McCain conveniently finds his way to church, just in time for the election

If you want to read some first-rate writing that harpoons one of America’s best-known liars, check out Matt Taibbi’s new article in Rolling Stone, entitled, “Without a Prayer.” Here are a few of his gems, but really do go read the full article. Not many writers are this dangerous with a pen:

McCain’s chosen stump locations are invariably VFW halls or factory sites — where he tries to win over working-class crowds by telling them that their jobs aren’t coming back. As the nominee of a party that has swept two straight elections by hawking cheap pieties and ramming one preposterous lie after another down the public’s throat, McCain’s agnostically bummerific public-speaking strategy is a curiosity, to say the least . . .

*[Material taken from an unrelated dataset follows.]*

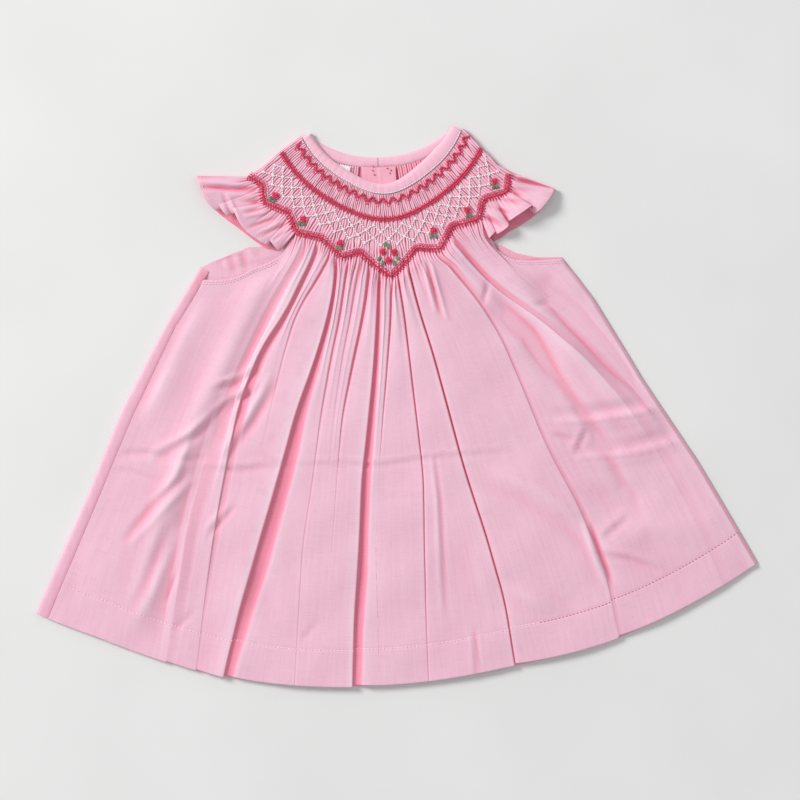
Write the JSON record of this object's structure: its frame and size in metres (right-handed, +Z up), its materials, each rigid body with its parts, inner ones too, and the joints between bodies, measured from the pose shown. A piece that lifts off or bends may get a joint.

The Republican party returned to power at the beginning of this decade thanks to a brilliantly innovative political hybrid represented in its most advanced form by the Bush-Cheney ticket — a high-tech engine of ruthless neocon capitalism wedded to a half-literate aristocrat dunce hiding his alcoholism in born-again Christian platitudes. Add corporate money to fundamentalist-Christian demographics in a country as dumb and superstitious as America, and you can vaporize a century’s worth of Al Gores and John Kerrys . . .

Or check out this one:

The marriage of fundamentalist Christianity and the conservative movement has been a powerful force in world affairs. It has been the best smoke screen the archpriests of supply-side economics could possibly have had, giving Wall Street a populist in with the very people victimized the most by their union-busting, deregulatory policies. It turned out, for decades, that Bible-thumping Americans didn’t mind having their jobs shipped to China, so long as someone was worrying about the air supply to Terri Schiavo’s brain lump. As political cons go, this was the ultimate gift that kept on giving.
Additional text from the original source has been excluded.